Kiko könnte ein Dissident gewesen sein, der wegen Krititk am Assad-Regime Probleme bekam. Was bislang über den Syrer bekannt wurde, lässt indes nicht auf ein ausgeprägtes politisches Bewusstsein schliessen.
Dieses Szenario erscheint wahrscheinlicher, da Kiko zum Zeitpunkt seines Asylantrags 21 Jahre alt war und Syrien die allgemeine Wehrpflicht kennt. Vor den dringlichen Änderungen des Asylgesetzes 2012 galten Wehrdienstverweigerung und Fahnenflucht als Flüchtlingseigenschaft. Im Fall Syrien hat sich die Praxis allerdings nicht geändert: Wie das Bundesverwaltungsgericht in einem Urteil Anfang 2015 festhielt, bestraft das Land Dienstverweigerer (wie Eritrea) so unverhältnismässig hart, dass diesen trotzdem Asyl zu gewähren ist.

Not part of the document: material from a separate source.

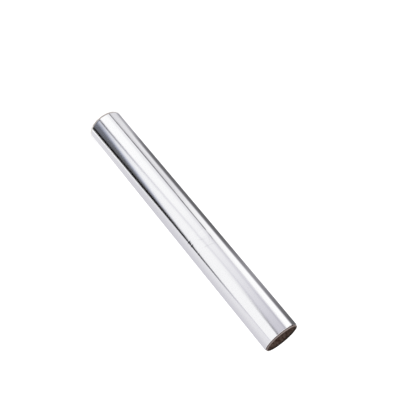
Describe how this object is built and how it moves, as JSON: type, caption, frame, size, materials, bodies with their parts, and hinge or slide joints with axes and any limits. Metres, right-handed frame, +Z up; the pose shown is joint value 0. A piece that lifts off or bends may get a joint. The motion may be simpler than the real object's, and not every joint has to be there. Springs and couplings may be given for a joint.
{
  "type": "aluminium foil roll",
  "caption": "Roll of household aluminium foil wound on an open card tube, with spiral turn edges at both ends and a free edge along its side.",
  "frame": {"origin": "centre of the card tube's lower end, on the surface that the roll stands on", "axes": "+Z up along the roll's axis, towards the end whose bore the picture shows; the foil's free edge is 237 degrees counter-clockwise from +X"},
  "size_m": [0.0389, 0.0388, 0.303],
  "materials": {
    "card": "matte grey-brown wound card",
    "foil": "bright rolled foil, faint lines round the roll"
  },
  "bodies": {
    "root": {"card_core": "card", "foil_winding": "foil"}
  },
  "joints": []
}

Update: User lofi weist darauf hin, dass Kiko gegenüber der «Thurgauer Zeitung» im Sommer 2011 angab, er sei zwar Araber, habe sich aber im Militär gegen die Diskriminierung seiner kurdischen Kameraden gewehrt und sei deswegen drei Monate im Gefängnis gewesen und anschliessend geflohen. Diese Schilderung würde die Deserteur-These untermauern. Gleichzeitig steht sie im Widerspruch zu den Aussagen von kurdischen Kreisen in Zürich, wonach Kiko kein gutes Verhältnis zu den Kurden gehabt habe.